WHAT TO WORK ON
What do the lines from the top of the data through the line with "return turn @" say? Quote them exactly and include both ends.

________________

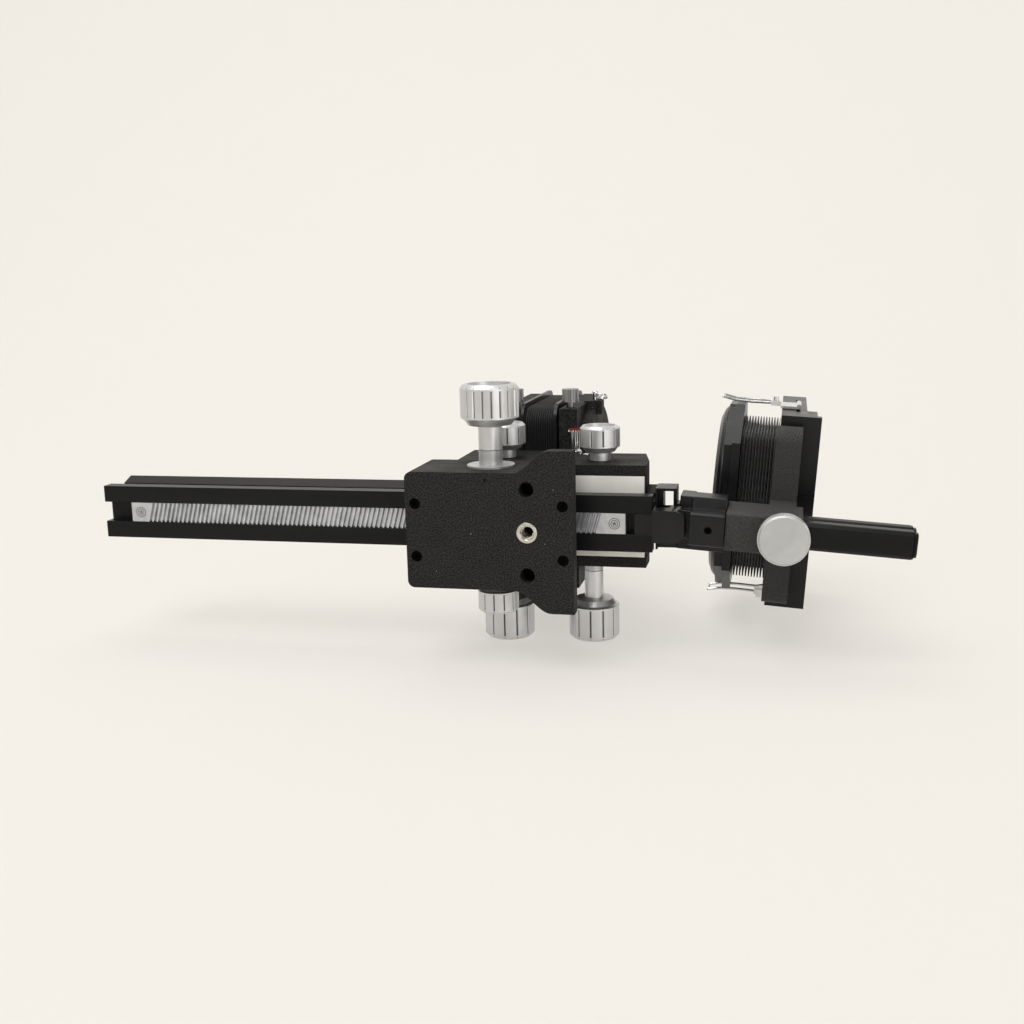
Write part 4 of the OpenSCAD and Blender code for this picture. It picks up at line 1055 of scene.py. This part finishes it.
@dataclass
class Product:
    """The whole object: CAD nodes dressed, soft parts folded and small trim added."""

    optical_axis: float = 118 * MM
    swivel: Vector = field(default_factory=lambda: Vector((61 * MM, 0.0, 0.0)))
    rest_deg: float = 4.0

    def turned(self, x: float, y: float, z: float) -> Vector:
        """Turn a point of the straight copier about its swivel pin, from millimetres to metres."""
        point = Vector((x, y, z)) * MM
        turn = Matrix.Rotation(math.radians(self.rest_deg), 3, "Z")
        return turn @ (point - self.swivel) + self.swivel

    def build(self, paint: Paint) -> None:
        """Build every piece in order."""
        paint.dress_nodes()
        axis = self.optical_axis
        PleatedBellows(
            "main_bellows_cloth", "main_bellows", ("rail", "rear_standard"),
            half_y=45 * MM, half_z=39 * MM, corner=8 * MM, deep=9.5 * MM, pleats=13,
            start=Vector((-3.3 * MM, 0, axis)), end=Vector((-17.7 * MM, 0, axis)),
            crest=0.2, valley=0.08,
        ).build(paint)
        InnerSleeve(
            "front_sleeve", "front_standard", start=Vector((-9.5 * MM, 0, axis)),
            length=6.4 * MM, half_y=34 * MM, half_z=28 * MM,
        ).build(paint)
        PleatedBellows(
            "copier_bellows_cloth", "copier_bellows", ("copier_carriage", "copier_front"),
            half_y=35.7 * MM, half_z=35.7 * MM, corner=3 * MM, deep=4 * MM, pleats=12,
            start=self.turned(103.6, 0, 118), end=self.turned(86.4, 0, 118),
            crest=0.36, valley=0.08,
        ).build(paint)
        SlottedScrew(
            "saddle_screw", "front_standard", at=Vector((14.7, -24.3, 70)) * MM,
            facing=Vector((0, -1, 0)), radius=1.5 * MM, height=1.2 * MM,
        ).build(paint)
        SlottedScrew(
            "head_screw", "front_standard", at=Vector((11.4, -43.6, 122)) * MM,
            facing=Vector((0, -1, 0)), radius=1.6 * MM, height=1.2 * MM,
        ).build(paint)
        SplitRing("front_standard", Vector((13.0, -47.0, 110)) * MM).build(paint)
        RackHeads("rail").build(paint)
        BushingThread().build(paint)
        KnurledRim("copier_thumb").build(paint)


def main() -> None:
    """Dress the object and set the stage."""
    logging.basicConfig(level=logging.INFO)
    paint = Paint()
    Product().build(paint)
    Studio().build()


if __name__ == "__main__":
    main()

________________

SOLUTION TO THIS TASK
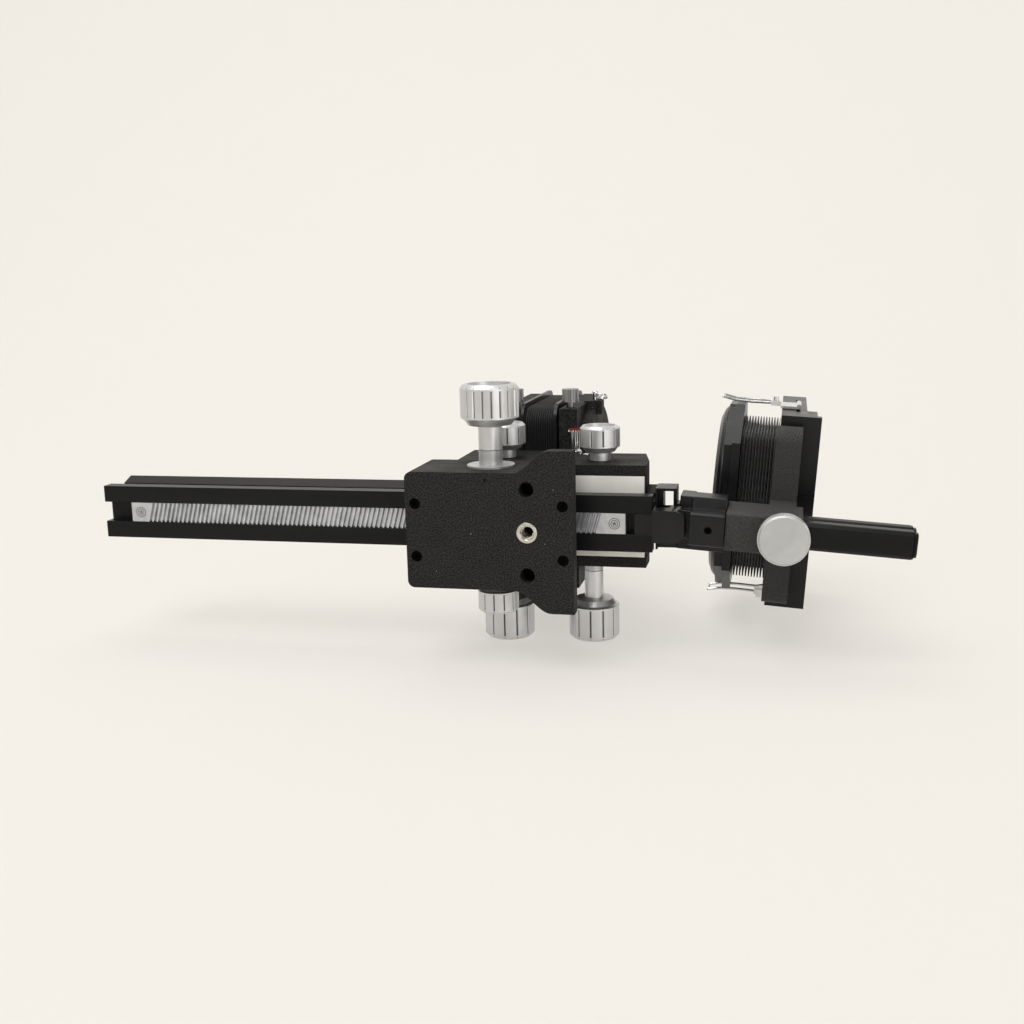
Write part 4 of the OpenSCAD and Blender code for this picture. It picks up at line 1055 of scene.py. This part finishes it.
@dataclass
class Product:
    """The whole object: CAD nodes dressed, soft parts folded and small trim added."""

    optical_axis: float = 118 * MM
    swivel: Vector = field(default_factory=lambda: Vector((61 * MM, 0.0, 0.0)))
    rest_deg: float = 4.0

    def turned(self, x: float, y: float, z: float) -> Vector:
        """Turn a point of the straight copier about its swivel pin, from millimetres to metres."""
        point = Vector((x, y, z)) * MM
        turn = Matrix.Rotation(math.radians(self.rest_deg), 3, "Z")
        return turn @ (point - self.swivel) + self.swivel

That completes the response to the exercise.